Sadly, even in Australia, we don’t have to imagine. The pressure from audiences overwhelms many news outlets. One of the favourite ways for audiences to express their outrage at news and views they don’t like in commercial media is to threaten to cancel their subscription. Smaller media outlets trying to win market share encourage that tendency and feed off it by insisting that only they, who most slavishly mirror their audiences’ prejudices, are telling them the truth. In an era of commoditised content, it takes immense courage and a bit of fiscal recklessness to present facts in their unspun ugliness. Sometimes, like Fox, media outlets cave in and follow the money.

This week, this masthead published the conclusions of an expert panel on China. Predictably, many people didn’t like it. Nobody likes the idea that war could be imminent. But in a country that shies away from knowing too much about how global affairs are intersecting around us, it was an important piece of cut-through reporting. It was unmissable. More people are now aware of the potential for imminent conflict. It will significantly help achieve the “psychological shift” the assembled experts emphasised Australians will have to undergo to understand the world we now live in. The purpose of the experts’ warnings, and of the report, was to make Australia aware that we need to prioritise defence to prevent a hot conflict.

But it’s not fun to hear experts warn that “our holiday from history is over”, as this panel did in a joint statement. Whoever wants their holidays to end? Australians are used to peace and have enjoyed the safety of distance and irrelevance while other countries are constantly reminded of wars just past and tensions still simmering. One letter writer encapsulated our kumbaya complacency by suggesting that instead of a “red alert” Australia needs a “peace alert”.
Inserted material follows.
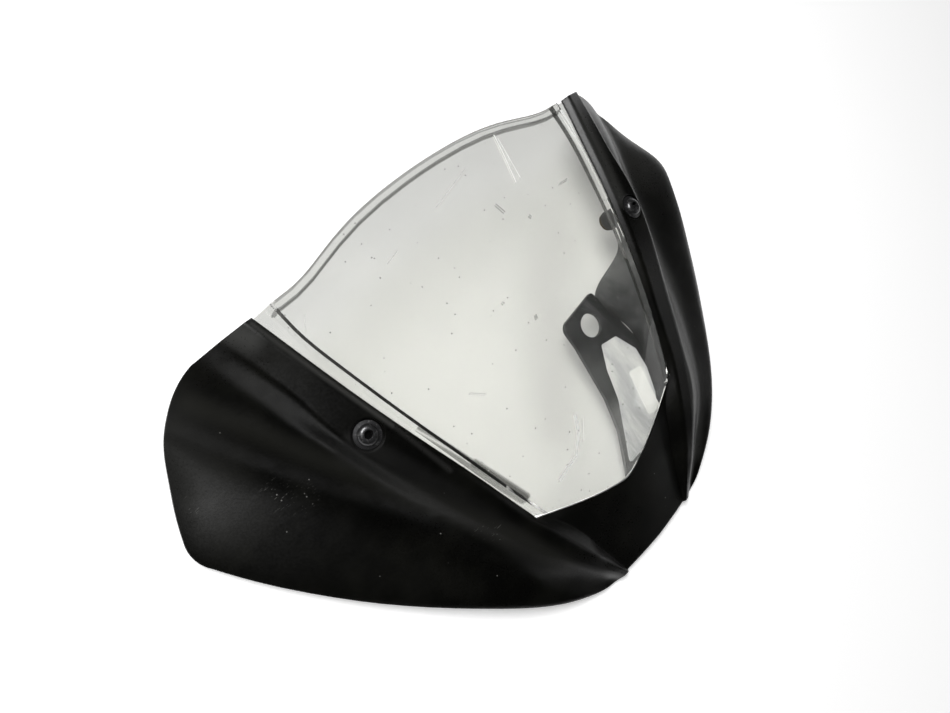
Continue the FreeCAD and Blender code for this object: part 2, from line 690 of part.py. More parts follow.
def shelf_outline():
    """Plan of the bracket's level shelf, from under the nose to the mounting lug."""
    corners = [(SHELF_END_X, SHELF_END_Y[0])] + SHELF_BAY + [LUG_INNER, LUG_OUTER, LUG_REAR]
    corners += SHELF_SIDE + [(SHELF_END_X, SHELF_END_Y[1])]
    radii = [SHELF_END_RADIUS] + [SHELF_BAY_RADIUS] * len(SHELF_BAY)
    radii += [LUG_ROOT_RADIUS, LUG_CORNER_RADIUS, LUG_REAR_RADIUS]
    radii += [SHELF_SIDE_RADIUS] * len(SHELF_SIDE) + [SHELF_END_RADIUS]
    return rounded_outline(corners, radii)


def well_nut_hole(side):
    """Hole in the strip that a well nut's sleeve goes through."""
    width = WELL_NUT_BODY_DIAMETER + WELL_NUT_HOLE_CLEARANCE
    deep = STRIP_DROP + WELL_NUT_LENGTH
    return placed(cylinder(width, -deep, 0.0), land_frame(side))


def shelf_hole(diameter, x, y):
    """Cutter for a round hole through the shelf."""
    return cylinder(diameter, SHELF_Z - 2 * FRAME_WALL, SHELF_Z + FRAME_WALL, x, y)


def side_bracket():
    """Black right-hand moulding: strip under the arm, wall, and shelf with the lug."""
    wall = Part.makeLoft([frame_section(y, WALL_FOOT) for y in WALL_STATIONS], True, False)
    body = slab(shelf_outline(), SHELF_Z - FRAME_WALL, SHELF_Z).fuse(wall)
    body = body.cut(well_nut_hole(1))
    body = body.cut(shelf_hole(2 * LUG_HOLE_RADIUS, LUG_HOLE_X, LUG_HOLE_Y))
    return body.cut(shelf_hole(FRAME_SCREW_HOLE, BOSS_X, BOSS_Y))


def backing_strip():
    """Black strip under the left arm that takes the left well nut."""
    strip = Part.makeLoft([frame_section(y, STRIP_FOOT) for y in STRIP_STATIONS], True, False)
    return strip.mirror(vec(0, 0, 0), vec(1, 0, 0)).cut(well_nut_hole(-1))


def revolved(profile):
    """Solid turned about local Z from (radius, height) corners; arcs are triples."""
    edges = []
    here = profile[0]
    for item in profile[1:]:
        if len(item) == 4:
            middle, end = item[:2], item[2:]
            edges.append(Part.Arc(
                vec(here[0], 0, here[1]), vec(middle[0], 0, middle[1]), vec(end[0], 0, end[1])
            ).toShape())
            here = end
        else:
            edges.append(Part.LineSegment(
                vec(here[0], 0, here[1]), vec(item[0], 0, item[1])
            ).toShape())
            here = item
    face = Part.Face(Part.Wire(edges))
    return face.revolve(vec(0, 0, 0), vec(0, 0, 1), 360)


def hexagon(width, bottom, top):
    """Six-sided prism, its width measured across the flats."""
    radius = width / math.sqrt(3.0)
    corners = [
        vec(radius * math.cos(math.radians(60 * i)), radius * math.sin(math.radians(60 * i)),
            bottom)
        for i in range(7)
    ]
    return Part.Face(Part.makePolygon(corners)).extrude(vec(0, 0, top - bottom))


def land_screw(side):
    """Flanged button-head screw with a hex socket, seated in the arm's dish."""
    seat = -HEAD_DISH_DEPTH
    rim = SCREW_HEAD_DIAMETER / 2.0
    dome = rim - SCREW_DOME_INSET
    top = seat + SCREW_HEAD_HEIGHT
    shoulder = seat + SCREW_FLANGE_HEIGHT
    shank = SCREW_SHANK_DIAMETER / 2.0
    tip = seat - SCREW_LENGTH
    body = revolved([
        (0, top), (dome * SCREW_DOME_FLAT_SHARE, top),
        (dome * SCREW_DOME_BEND_SHARE, top - SCREW_DOME_DROP, dome, shoulder),
        (rim, shoulder - SCREW_FLANGE_SLOPE), (rim, seat), (shank, seat),
        (shank, tip + SCREW_TIP_CHAMFER), (shank - SCREW_TIP_CHAMFER, tip), (0, tip), (0, top),
    ])
    body = body.cut(hexagon(SCREW_SOCKET_WIDTH, top - SCREW_SOCKET_DEPTH, top + CUT_OVERLAP))
    return placed(body, land_frame(side))


def stack_top():
    """Height of the well nut's flange face below the land."""
    return -(SHELL_WALL + SHEET_CLEARANCE + SCREEN_WALL)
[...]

And the relativists were out in force: “China has a right to become more assertive. We are a settler nation anyway, what right have we to protect the land we live on? The experts are just making us the patsies of a warmongering America. In fact, it’s just the weapons manufacturers trying to turn a buck.” And no doubt Xi Jinping’s increasing penchant for military khaki is purely about fashion.

As usual, a range of smaller (left-leaning) media outlets offered themselves as a corrective. They and they alone would tell audiences the truth by telling them that there really is nothing to worry about. Look, if you don’t like the facts you got from the big fella, we’ve got some you’ll like better over here.
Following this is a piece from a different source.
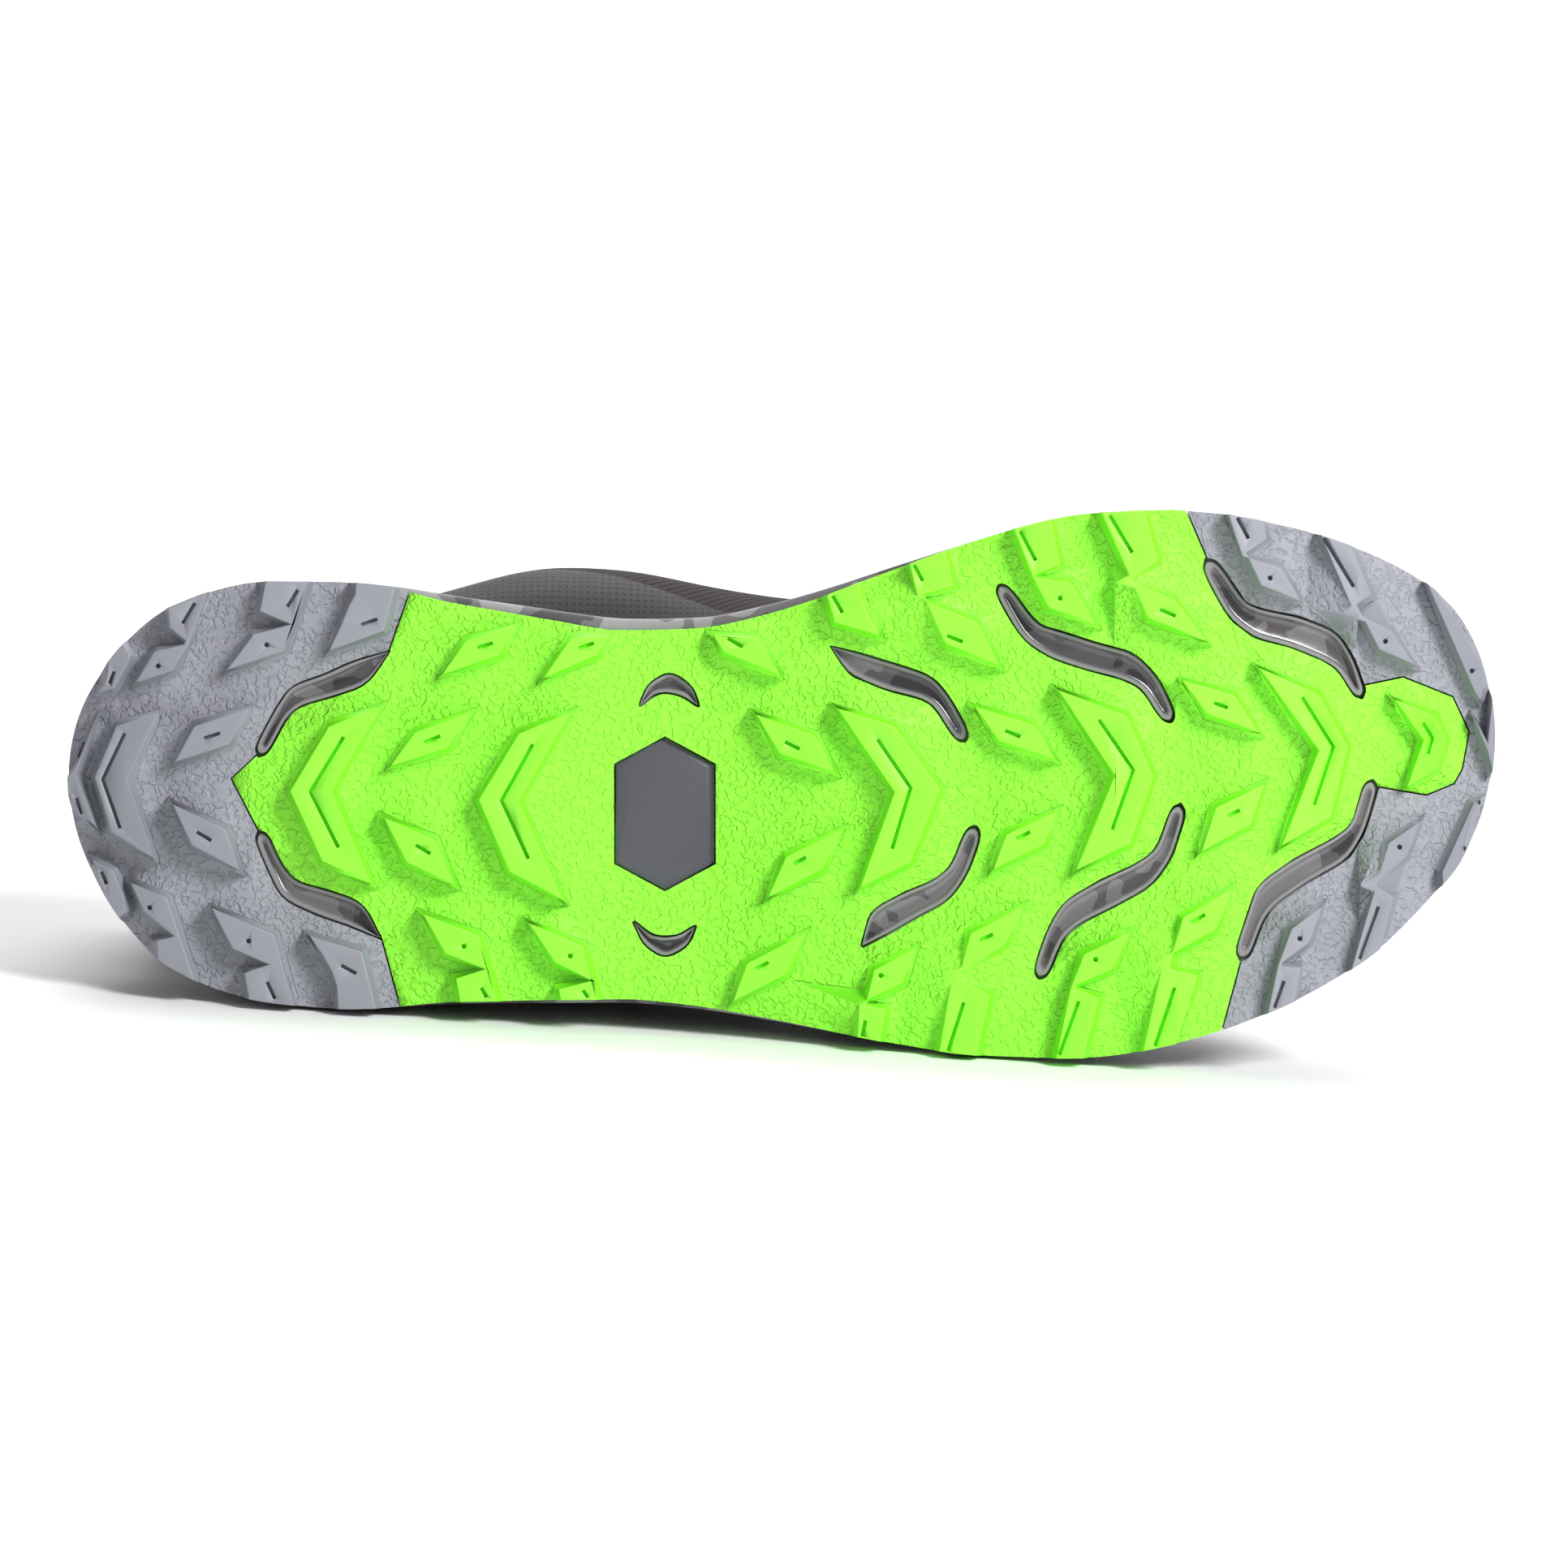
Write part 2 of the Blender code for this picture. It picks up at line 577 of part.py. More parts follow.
def inside(polygon, places):
    """Which of the places lie inside a polygon."""
    found = np.zeros(len(places), bool)
    x, y = places[:, 0], places[:, 1]
    for a, b in zip(polygon, polygon[1:] + polygon[:1]):
        if a.y == b.y:
            continue
        crosses = (y < a.y) != (y < b.y)
        found ^= crosses & (x < a.x + (y - a.y) * (b.x - a.x) / (b.y - a.y))
    return found


def filled(polygons, lines):
    """Triangles of the plane that follow every side and line: points and corner numbers."""
    points, sides = [], []
    for polygon in polygons:
        first = len(points)
        points += polygon
        sides += [(first + i, first + (i + 1) % len(polygon)) for i in range(len(polygon))]
    for line in lines:
        sides.append((len(points), len(points) + 1))
        points += line
    found, _, triangles, _, _, _ = delaunay_2d_cdt(points, sides, [], 0, NEAREST)
    return np.array([tuple(point) for point in found]), np.array(triangles)


def break_lines():
    """Lines across the sole at each row of the profile, where its planes meet."""
    reach = BALL_WIDTH
    return [[Vector((row["along"] * SOLE_LENGTH, y)) for y in (-reach, reach)] for row in PROFILE[1:-1]]


def open_sides(triangles):
    """Sides that only one triangle has, in that triangle's sense."""
    seen = {}
    for triangle in triangles:
        for a, b in zip(triangle, np.roll(triangle, -1)):
            seen[(int(a), int(b))] = True
    return [side for side in seen if side[::-1] not in seen]


def largest_patch(triangles):
    """The connected triangles with the largest count."""
    parent = list(range(int(triangles.max()) + 1))

    def root(i):
        while parent[i] != i:
            parent[i] = parent[parent[i]]
            i = parent[i]
        return i

    for a, b, c in triangles:
        parent[root(int(a))] = root(int(b))
        parent[root(int(b))] = root(int(c))
    roots = np.array([root(int(triangle[0])) for triangle in triangles])
    names, counts = np.unique(roots, return_counts=True)
    return triangles[roots == names[counts.argmax()]]


def material(name, colour, roughness):
    """Plain finish of one piece; colours are linear."""
    made = bpy.data.materials.new(name)
    made.use_nodes = True
    shader = made.node_tree.nodes["Principled BSDF"]
    shader.inputs["Base Color"].default_value = (*colour, 1.0)
    shader.inputs["Roughness"].default_value = roughness
    shader.inputs["Metallic"].default_value = 0.0
    return made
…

I hope the little guys made some good coin – I subscribe to many of them – but I also hope their readers haven’t taken that next step in Foxing Australia by choosing to turn away from reality to be told things they prefer to hear.

Something similar happened a fortnight ago when Treasurer Jim Chalmers announced a review of the purpose of the superannuation system at the same time as an idea to reduce the tax concession on superannuation accounts over $3 million. The change to the concession is small and affects only a small number of well-to-do people. But the conclusions of the review will potentially affect the way all Australians can use their super and how it is invested.

Before that could be discussed properly, readers scurried down their favourite media foxholes to hyperventilate about a “broken promise” or counter-hyperventilate over pity for millionaires. The farce continued as some media types blamed other media types for describing things that are very little as huge. Meanwhile, the real conversation that the treasurer started, about the purpose and uses of superannuation, was swept away like an awkward joke at a society party.

The irony is that it’s the Foxified consumers who despair most over the loss of trust in the media.

Good journalism costs money, but truth often costs a media outlet even more. If we no longer trust objective reporting, perhaps we should at least be prepared to pay to consume media that actively tells us things we don’t want to hear.